The modern American gang was born here. The enormous spread of the city and the lack of public transportation turned its vast freeway and street system into a network of boundaries that cuts the city into hundreds of isolated pieces. Watts, for instance, is boxed in by the 105 freeway to the south, the 110 freeway to the west, the Compton railway to the east and Century Boulevard to the north. Watts is bisected by 103rd Street, roughly the halfway point between the Nickerson Gardens and Jordan Downs projects, and the recognized DMZ between the Bounty Hunter Bloods and Grape Street Crips.
As in meiosis, L.A.’s bigger neighborhoods and their gangs will usually divide into subgangs, or cliques, focusing on cul-de-sacs and parking lots that are claimed as sovereign territory. Nickerson’s Bounty Hunter Bloods street gang is split into at least a half dozen cliques around the numbered streets that cross the project (the Five-Line Bounty Hunters hang out on 115th Street, the Four-Lines on 114th Street, etc.).

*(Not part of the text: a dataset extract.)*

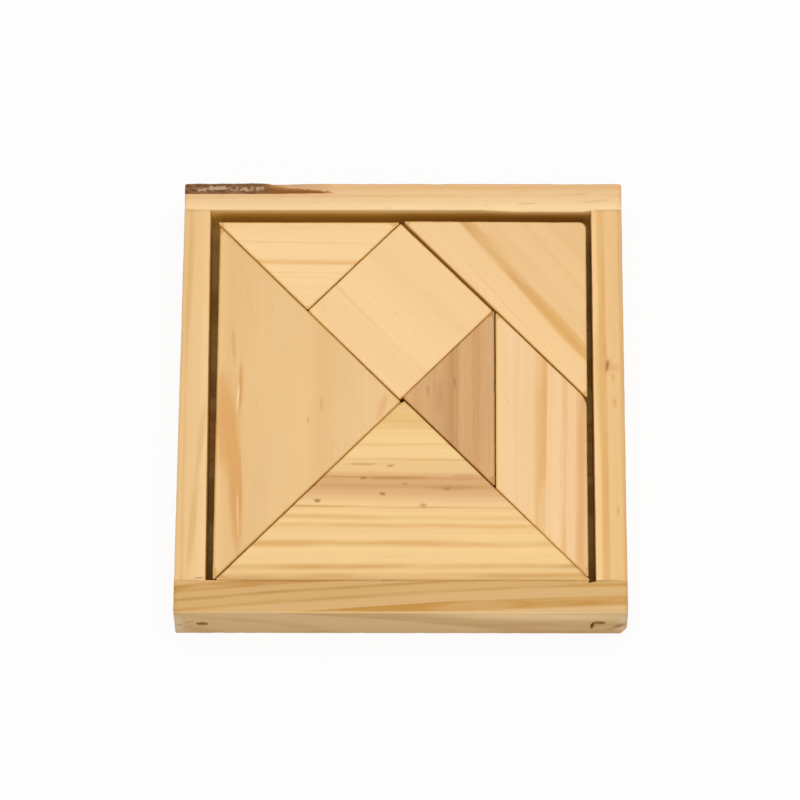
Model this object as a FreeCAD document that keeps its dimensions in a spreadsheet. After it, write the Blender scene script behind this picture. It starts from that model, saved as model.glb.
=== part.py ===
import FreeCAD, Part
import math
import os
import Sketcher

# A tangram puzzle: seven pieces of wood in a shallow square tray of four nailed strips round a thin board.
# Millimetres, +Z up, +Y away from the player. The origin is the middle of the tray's footprint.

SIZES = {
    # The square that the seven pieces make up, and the play round it in the tray.
    "tangram_side": 100.4,
    "piece_thickness": 12,
    "left_gap": 1.9,
    "right_gap": 1.6,
    "front_gap": 0.15,
    "back_gap": 3.4,
    # The tray's strips, measured across their tops. The left one is cut slightly tapered.
    "rail_height": 21,
    "front_rail_width": 8.95,
    "back_rail_width": 7.7,
    "right_rail_width": 8.3,
    "left_rail_front_width": 8.3,
    "left_rail_back_width": 7.1,
    "left_taper": 0.8,
    "flare_angle": 2.3,
    "rail_arris_radius": 0.5,
    "rail_corner_radius": 0.6,
    # The board, held in a groove in all four strips.
    "board_thickness": 4,
    "board_height": 4.5,
    "board_tongue": 3,
    "board_play": 0.3,
    # The nails through the front and back strips into the ends of the side strips, and the holes they sit in.
    "nail_length": 25,
    "nail_radius": 0.7,
    "nail_head_radius": 1.3,
    "nail_head_thickness": 0.9,
    "nail_point_length": 2,
    "nail_sink": 1.4,
    "nail_hole_clearance": 0.05,
    "nail_recess_radius": 1.6,
    "nail_to_inner_face": 1.2,
    "left_nail_height": 9.6,
    "right_nail_height": 11.2,
    # The upright split beside the right front nail, and the corner knocked off below it.
    "split_width": 1.2,
    "split_height": 5.6,
    "split_depth": 1.8,
    "split_to_nail": 2.1,
    "split_lean": 0.6,
    "chip_width": 1.7,
    "chip_height": 6.8,
    "chip_depth": 5,
    # The waney edge on the back strip's outer top edge, from its left end to where it runs out.
    "wane_width": 3.1,
    "wane_drop": 2.3,
    "wane_full_length": 21,
    "wane_run_out": 22,
    # The pieces' worn tips, corners and edges.
    "tip_radius": 0.25,
    "corner_radius": 0.5,
    "blunt_corner_radius": 1.9,
    "worn_corner_radius": 6,
    "piece_arris_radius": 0.2,
    # How far each piece is cut back from the tangram's lines, how far it has slid and how far it has turned.
    "left_large_triangle_cut_back": 0.3,
    "left_large_triangle_slide_x": 0.04,
    "left_large_triangle_slide_y": -0.71,
    "left_large_triangle_turn": -0.2,
    "front_large_triangle_cut_back": 0.1,
    "front_large_triangle_slide_x": 0.43,
    "front_large_triangle_slide_y": -0.11,
    "front_large_triangle_turn": -0.01,
    "back_small_triangle_cut_back": 0.05,
    "back_small_triangle_slide_x": -0.47,
    "back_small_triangle_slide_y": 0.05,
    "back_small_triangle_turn": -0.07,
    "middle_small_triangle_cut_back": 0.15,
    "middle_small_triangle_slide_x": 0.1,
    "middle_small_triangle_slide_y": 0.37,
    "middle_small_triangle_turn": -0.04,
    "square_piece_cut_back": 0.05,
    "square_piece_slide_x": -0.41,
    "square_piece_slide_y": -0.25,
    "square_piece_turn": -0.02,
    "parallelogram_piece_cut_back": 0.3,
    "parallelogram_piece_slide_x": -0.04,
    "parallelogram_piece_slide_y": 0.07,
    "parallelogram_piece_turn": -0.2,
    "medium_triangle_cut_back": 0.05,
    "medium_triangle_slide_x": 0.05,
    "medium_triangle_slide_y": 0.29,
    "medium_triangle_turn": -0.29,
}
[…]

It doesn’t matter that the demarcations separate people identical in race, class and marginality. The people identify with their shared piece of pavement.

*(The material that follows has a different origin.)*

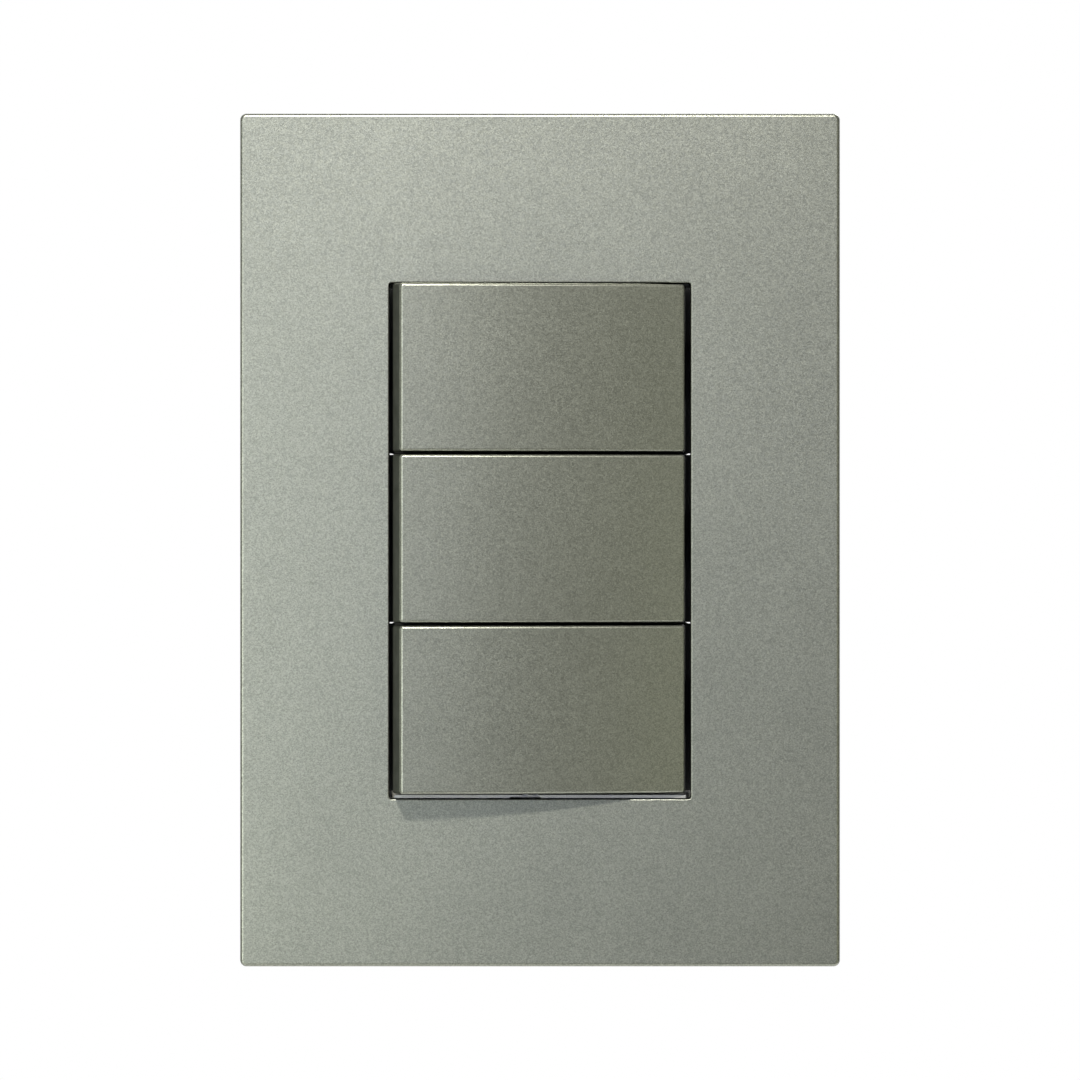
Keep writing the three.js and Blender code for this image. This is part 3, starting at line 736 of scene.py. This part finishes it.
def snap_tabs():
    """The four tabs behind the cover plate, each with a nib that hooks under the frame's catch."""
    inner = SNAP["x"] + SNAP["post_half"] + SNAP["tab_gap"]
    root = COVER["front"] + COVER["face"] - PAST / 2
    tabs = []
    for side in (-1, 1):
        for level in (-SNAP["z"], SNAP["z"]):
            z = (level - SNAP["tab_length"] / 2, level + SNAP["tab_length"] / 2)
            tab = block(side_span(side, inner, inner + SNAP["tab_thickness"]), (root, SNAP["tab_end"]), z)
            nib_x = side_span(side, inner - SNAP["nib_depth"], inner + SNAP["tab_thickness"] / 2)
            nib = block(nib_x, (SNAP["tab_end"] - SNAP["nib_height"], SNAP["tab_end"]), z)
            tabs.append(soften(combine(tab, [nib])))
    return tabs


def cover_plate():
    """The plate as one closed skin: out over the rim and the front, and back through the opening."""
    c = COVER
    o = OPENING
    front = c["front"]
    r = c["rim_round"]
    e = c["edge"]
    inside = c["draft"] + c["wall"]
    outside = [
        *arc((inside - r, -r), r, 0, 90),
        *arc((r, -r), r, 90, 180),
        *arc((c["draft"] + e, front + e), e, 180, 270),
    ]
    t = o["lip_round"]
    lip = o["lip"]
    mouth = [
        *arc((o["edge"], front + o["edge"]), o["edge"], 270, 180),
        *arc((t, o["lip_end"] - t), t, 180, 90),
        *arc((lip - t, o["lip_end"] - t), t, 90, 0),
        (lip, front + c["face"]),
    ]
    rings = []
    for inset, y in outside:
        corner = max(c["corner"] - inset, c["least_corner"])
        rings.append(ring(c["half_x"] - inset, c["half_z"] - inset, corner, y))
    middle = (0, -o["drop"])
    for out, y in mouth:
        rings.append(ring(o["half_x"] + out, o["half_z"] + out, o["corner"] + out, y, middle))
    inner = (c["half_x"] - inside, c["half_z"] - inside)
    rings.append(ring(*inner, c["inner_corner"], front + c["face"]))
    return combine(skin(rings, closed=True), snap_tabs())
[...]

Some Los Angeles gangs are strictly robbery crews, others jack cars, Vietnamese gangs specialize in identity theft, Russian and Armenian gangs do mostly extortion and human trafficking. At last count, Los Angeles County had more than 714 gangs and 80,000 gang members. That makes one of every hundred county residents either a hardcore soldier in a gang or an “associate” — the getaway drivers, lookouts, “cookers” (people who know how to turn cocaine into crack) and “hooks” (people who direct customers to drug houses) — or an “affiliate,” a gang member with no specific duties. But no section of L.A. is more defined by gangs than the nine square miles of Watts terrorized by the Bounty Hunter Bloods and Grape Street Crips: the Nickerson Gardens and Jordan Downs housing projects, along with Imperial Courts and Gonzaque Village, and the streets that connect them.